Reproduce exactly the lines of the material beneath, from the line that contains "HUB.bottom, SPINDLE.top), 'steel');" to the line that contains "for node in", both included, and no other lines.
══ Material provided
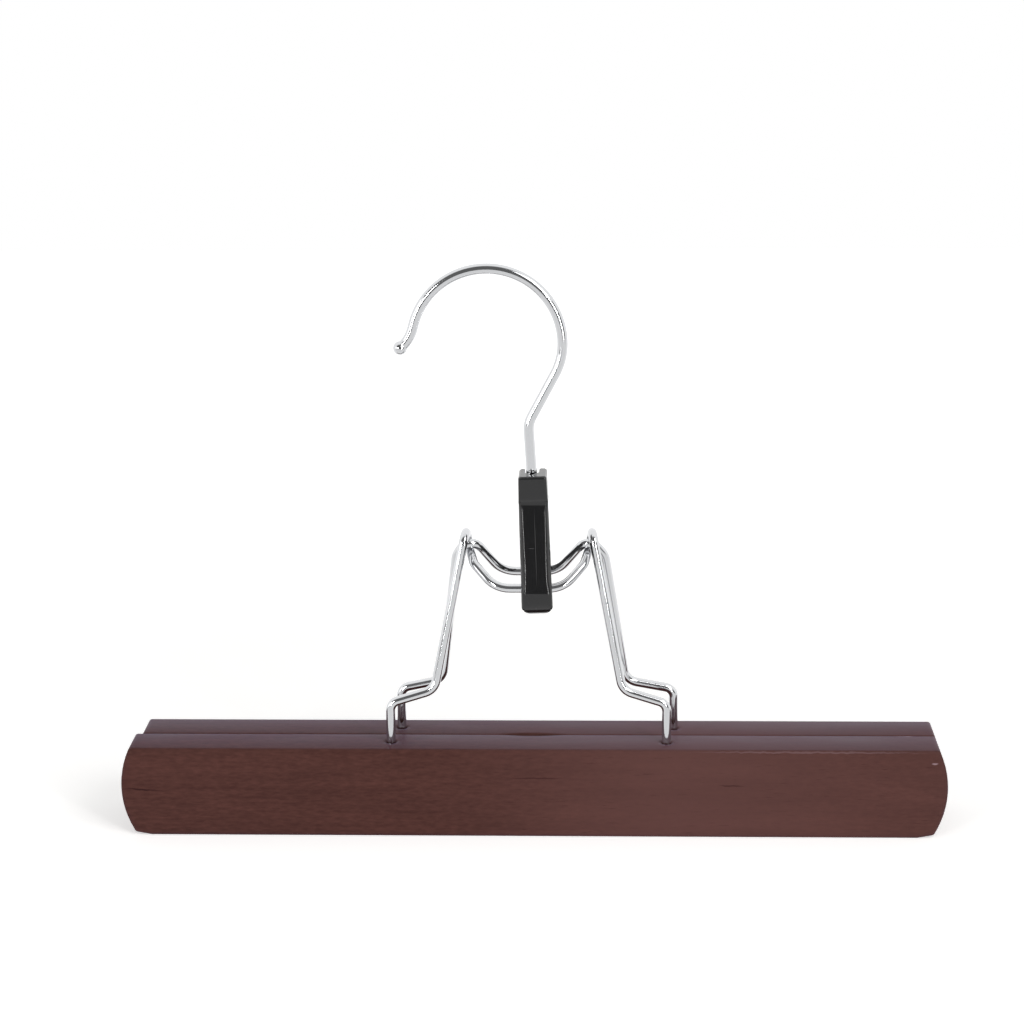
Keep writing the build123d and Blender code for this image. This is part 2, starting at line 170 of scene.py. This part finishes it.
def makeStainedBeech(spec):
    material, tree = newMaterial("satinLacqueredStainedBeech")
    place = addNode(tree, "ShaderNodeTexCoord")["Object"]
    axes = addNode(tree, "ShaderNodeSeparateXYZ", {"Vector": place})
    grain = surfacePattern(tree, place, spec["grain"])
    flecks = surfacePattern(tree, place, spec["fleck"])
    bands = surfacePattern(tree, place, spec["band"])
    blend = addNode(tree, "ShaderNodeMix", {
        mixFactor: spec["fleckShare"], numberA: grain, numberB: flecks}, data_type="FLOAT")[0]
    ramp = addNode(tree, "ShaderNodeValToRGB", {"Fac": blend})["Color"]
    stops = ramp.node.color_ramp.elements
    stops.new(1.0)
    for stop, (position, tone) in zip(stops, spec["tones"]):
        stop.position = position
        stop.color = toLinear(tone)

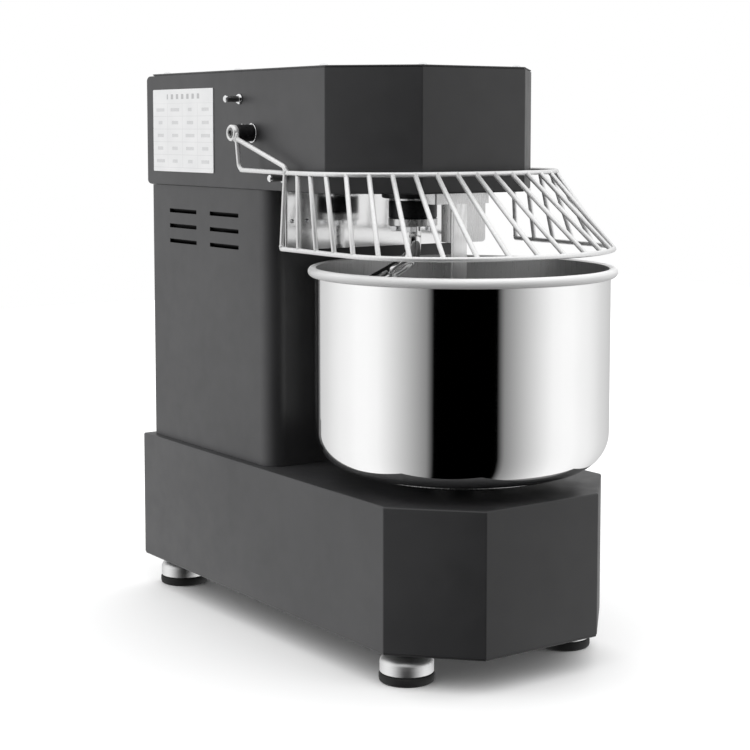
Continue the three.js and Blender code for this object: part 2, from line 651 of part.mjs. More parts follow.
add('motor_body', motorBody(), 'iron');
add('motor_plate', motorPlate(), 'steel');
add('motor_shaft', keyedShaft(MOTOR.shaftR, 0, MOTOR.y, MOTOR.top + GAP, MOTOR.shaftTop), 'steel');
add('motor_pulley', groovedPulley(BELT.small, MOTOR.shaftR, MOTOR.y), 'iron');
add('drive_belt', driveBelt(), 'rubber');

add('spindle_shaft', keyedShaft(SPINDLE.r, 0, SPINDLE.y, HUB.bottom, SPINDLE.top), 'steel');
add('spindle_sprocket', sprocket(TEETH.spindle, SPINDLE.r, 0, SPINDLE.y, CHAIN_Z.head, 24), 'steel');
add('spindle_bearing', spindleBearing(), 'iron');
add('spiral_hub', spiralHub(), 'blackPlastic');
add('spiral_hook', spiralHook(), 'stainless');
add('divider_socket', dividerSocket(), 'steel');
add('divider_bar', dividerBlade(), 'stainless');

add('cable_gland', cableGland(), 'blackPlastic');
add('switch_plate', switchPlate(), 'blackPlastic');
add('start_button', pushButton(1), 'green');
add('stop_button', pushButton(-1), 'red');

export default mixer;
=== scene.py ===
import json
import math

import bmesh
import bpy
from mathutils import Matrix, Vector


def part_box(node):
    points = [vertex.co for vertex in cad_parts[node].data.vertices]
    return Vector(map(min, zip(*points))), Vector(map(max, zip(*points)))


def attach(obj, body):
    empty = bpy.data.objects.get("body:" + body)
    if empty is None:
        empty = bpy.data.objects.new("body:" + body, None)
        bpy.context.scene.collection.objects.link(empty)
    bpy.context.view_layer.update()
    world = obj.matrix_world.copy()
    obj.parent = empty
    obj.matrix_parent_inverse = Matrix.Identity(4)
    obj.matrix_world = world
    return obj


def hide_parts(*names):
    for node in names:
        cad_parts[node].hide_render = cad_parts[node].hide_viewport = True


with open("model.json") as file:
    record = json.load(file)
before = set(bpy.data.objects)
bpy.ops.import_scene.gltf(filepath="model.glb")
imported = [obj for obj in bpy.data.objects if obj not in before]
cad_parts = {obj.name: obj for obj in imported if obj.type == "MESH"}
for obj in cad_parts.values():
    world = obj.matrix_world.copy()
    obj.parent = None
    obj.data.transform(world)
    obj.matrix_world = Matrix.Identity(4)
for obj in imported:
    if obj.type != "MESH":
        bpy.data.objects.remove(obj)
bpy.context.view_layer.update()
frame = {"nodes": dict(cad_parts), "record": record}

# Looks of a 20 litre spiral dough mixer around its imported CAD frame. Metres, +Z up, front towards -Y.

MM = 0.001

# ---------------------------------------------------------------- driving dimensions
SHEET = 2 * MM  # thickness of the housings
FOLD = 3 * MM  # outer radius of their upright folds
GAP = 0.3 * MM  # clearance between neighbours
PAST = 10 * MM  # how far a cutting tool reaches past what it cuts
BASE_CUT = (84 * MM, 87 * MM)  # front corners cut off the base, across and along
HEAD_CUT = (82.3 * MM, 86.3 * MM)
TRAY = 3.1 * MM  # height of the folded tray that closes the base from below
OPENING = {"half": 130 * MM, "front": 59.6 * MM, "rear": 303 * MM}  # from the column into base and head
COLUMN_CORNER = 25 * MM
HEAD_REAR_CORNER = 12 * MM
VENT_STARTS = (106.2 * MM, 218.8 * MM)
VENT_HEIGHTS = (498.6 * MM, 519.6 * MM, 540.6 * MM)
VENT_SIZE = (76 * MM, 5.6 * MM)
VENTS = [(y, z) for y in VENT_STARTS for z in VENT_HEIGHTS]
BACK_VENTS = (470 * MM, 490 * MM, 510 * MM, 530 * MM)
BOWL_R = 182 * MM
BOWL_WALL = 1.6 * MM
BOWL_CORNER = 47 * MM
BEAD_R = 6 * MM
BEAD_OUT = 2.5 * MM  # middle of the rolled rim outside the bowl's wall
HOOK_BAR = 10.5 * MM
HOOK_SWEEP = 62 * MM
WIRE_R = 3 * MM
RODS = 22
EYE_X = 190 * MM
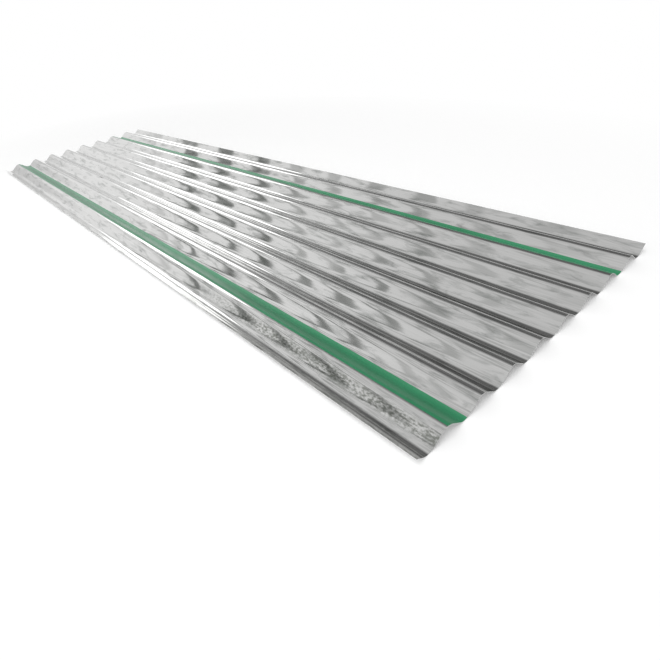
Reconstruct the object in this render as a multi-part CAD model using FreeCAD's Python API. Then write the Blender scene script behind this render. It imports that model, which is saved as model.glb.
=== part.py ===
════
- _Finished exercise_:
add('spindle_shaft', keyedShaft(SPINDLE.r, 0, SPINDLE.y, HUB.bottom, SPINDLE.top), 'steel');
add('spindle_sprocket', sprocket(TEETH.spindle, SPINDLE.r, 0, SPINDLE.y, CHAIN_Z.head, 24), 'steel');
add('spindle_bearing', spindleBearing(), 'iron');
add('spiral_hub', spiralHub(), 'blackPlastic');
add('spiral_hook', spiralHook(), 'stainless');
add('divider_socket', dividerSocket(), 'steel');
add('divider_bar', dividerBlade(), 'stainless');

add('cable_gland', cableGland(), 'blackPlastic');
add('switch_plate', switchPlate(), 'blackPlastic');
add('start_button', pushButton(1), 'green');
add('stop_button', pushButton(-1), 'red');

export default mixer;
=== scene.py ===
import json
import math

import bmesh
import bpy
from mathutils import Matrix, Vector


def part_box(node):
    points = [vertex.co for vertex in cad_parts[node].data.vertices]
    return Vector(map(min, zip(*points))), Vector(map(max, zip(*points)))


def attach(obj, body):
    empty = bpy.data.objects.get("body:" + body)
    if empty is None:
        empty = bpy.data.objects.new("body:" + body, None)
        bpy.context.scene.collection.objects.link(empty)
    bpy.context.view_layer.update()
    world = obj.matrix_world.copy()
    obj.parent = empty
    obj.matrix_parent_inverse = Matrix.Identity(4)
    obj.matrix_world = world
    return obj


def hide_parts(*names):
    for node in names:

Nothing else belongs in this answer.